Longtime Parent Activist Launches School Board Campaign for Suddenly Open Seat

Virginia La Forte will face Jorge Sanchez Bautista in a race for the Northeast Portland seat.

Virginia La Forte. (Courtesy of the candidate)

The race for a Northeast Portland school board seat will be between a student and a parent.

Virginia La Forte, a long-time Portland Public Schools parent activist, filed her campaign for a School Board seat representing Zone 5 on Thursday. She will try to replace Gary Hollands, who dropped out of the race today.

Her competition, Jorge Sanchez Bautista, is an 18-year-old McDaniel High School student.

La Forte, a strategist by day, has most recently been active in the Grant community, where she co-founded the Grant Bowl Community Coalition. The parent-led effort is raising hundreds of thousands of dollars to install lights and seats at the bowl, the only 6A athletic field in Oregon without lights.

But she says she’s most proud of her work to establish an Environmental Technical Advisory Committee for Harriet Tubman Middle School, which commissioned a Portland State University study on air quality at the site and raised $10 million to help students breathe clean air.

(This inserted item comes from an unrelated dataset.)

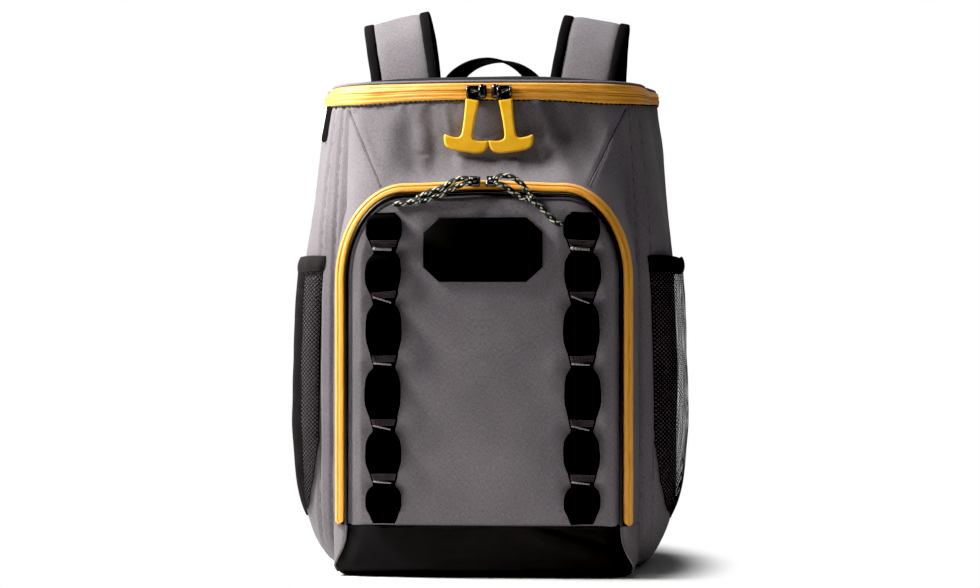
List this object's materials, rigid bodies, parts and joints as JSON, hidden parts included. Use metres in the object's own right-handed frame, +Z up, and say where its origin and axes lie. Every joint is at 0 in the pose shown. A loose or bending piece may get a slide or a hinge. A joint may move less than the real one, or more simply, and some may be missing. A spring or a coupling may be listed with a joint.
{
  "type": "cooler backpack",
  "caption": "Upright padded cooler backpack with a zipped lid, arched front pocket, net side pockets, webbing loops and padded shoulder straps.",
  "frame": {"origin": "middle of the flat base, on the floor", "axes": "+Z up, -Y is the front with the pocket and badge, +Y is the back with the straps, +X is the bag's right side as seen from the front"},
  "size_m": [0.3744, 0.316, 0.5353],
  "materials": {
    "grey_canvas": "matt two tone canvas",
    "black_cloth": "plain woven, slightly coarse",
    "black_webbing": "ribbed woven webbing",
    "orange_zip": "woven zip tape with a coil",
    "orange_rubber": "soft moulded, satin",
    "black_slider": "black coated, glossy",
    "flecked_cord": "braided, pale flecks",
    "badge_rubber": "moulded, satin, bare",
    "black_net": "stretch net",
    "woven_label": "woven, pale edge, bare",
    "lock_plastic": "moulded, fine grain"
  },
  "bodies": {
    "bag": {"body_shell": "grey_canvas", "lid": "black_cloth", "lid_binding": "grey_canvas", "top_zip_band": "orange_zip", "lid_hinge": "grey_canvas", "top_slider_left": "black_slider", "top_slider_right": "black_slider", "front_pocket": "grey_canvas", "pocket_zip": "orange_zip", "pocket_piping": "black_webbing", "pocket_slider_left": "black_slider", "pocket_slider_right": "black_slider", "cord_left_upper": "flecked_cord", "cord_left_lower": "flecked_cord", "cord_left_tail": "flecked_cord", "cord_left_knot": "flecked_cord", "cord_right_upper": "flecked_cord", "cord_right_lower": "flecked_cord", "cord_right_tail": "flecked_cord", "cord_right_knot": "flecked_cord", "webbing_chain_left": "black_webbing", "webbing_chain_right": "black_webbing", "badge": "badge_rubber", "base_boot": "black_cloth", "corner_gusset_left": "grey_canvas", "corner_gusset_right": "grey_canvas", "mesh_pocket_left": "black_net", "mesh_pocket_right": "black_net", "mesh_binding_left": "black_webbing", "mesh_binding_right": "black_webbing", "label_tab": "woven_label", "back_panel": "black_cloth", "haul_loop": "black_webbing", "shoulder_strap_left": "grey_canvas", "shoulder_strap_right": "grey_canvas", "strap_binding_outer_left": "black_webbing", "strap_binding_outer_right": "black_webbing", "strap_binding_inner_left": "black_webbing", "strap_binding_inner_right": "black_webbing", "ladder_lock_left": "lock_plastic", "ladder_lock_right": "lock_plastic", "strap_webbing_left": "black_webbing", "strap_webbing_right": "black_webbing"},
    "pull_left": {"t_pull_left": "orange_rubber"},
    "pull_right": {"t_pull_right": "orange_rubber"}
  },
  "joints": [
    {"name": "pull_left_swing", "type": "hinge", "parent": "bag", "child": "pull_left", "pos_m": [-0.0101, -0.0779, 0.4323], "axis": [-1, 0, 0], "range_deg": [0, 150]},
    {"name": "pull_right_swing", "type": "hinge", "parent": "bag", "child": "pull_right", "pos_m": [0.0175, -0.0779, 0.4323], "axis": [-1, 0, 0], "range_deg": [0, 150]}
  ]
}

If elected, La Forte says she has two top priorities. The first will be to engage all PPS communities with “urgency and speed” around the use of PPS bond dollars (if the $1.83 billion bond passed in the May 2025 election).

“There’s so much that needs to be done when it comes to modernizing and addressing safety issues in our schools. There are so many buildings that haven’t been touched in years,” she says. “I’m not talking about a community engagement that takes months and months. I’m talking about get in, get out. Let’s get down to business.”

The second will be to address chronic absenteeism. PPS reported about 36.8% of its kids as chronically absent last year.

La Forte has already garnered a number of endorsements, including from Hollands and his fellow board member Julia Brim-Edwards. She also has support from former County Commissioner Sharon Meieran and City Councilor Dan Ryan.

This is not her first bid for the Zone 5 seat. La Forte lost in 2017 to Scott Bailey, another parent activist. Bailey garnered about 63% of the vote in that election, and La Forte got about 26%.

La Forte says she’s running because growing up, her educators and schools were the thing that gave her life possibility. “It really shaped my experience, my beliefs that every kid deserves to feel valued, capable and supported in their learning environment.”

“The buildings are crumbling with unreliable funding. Our support services are lacking. There’s no accountability measures,” she says. “At what point are we going to start taking a look in the mirror and figuring out how we’re going to change our strategy to build a better district for our students and educators?”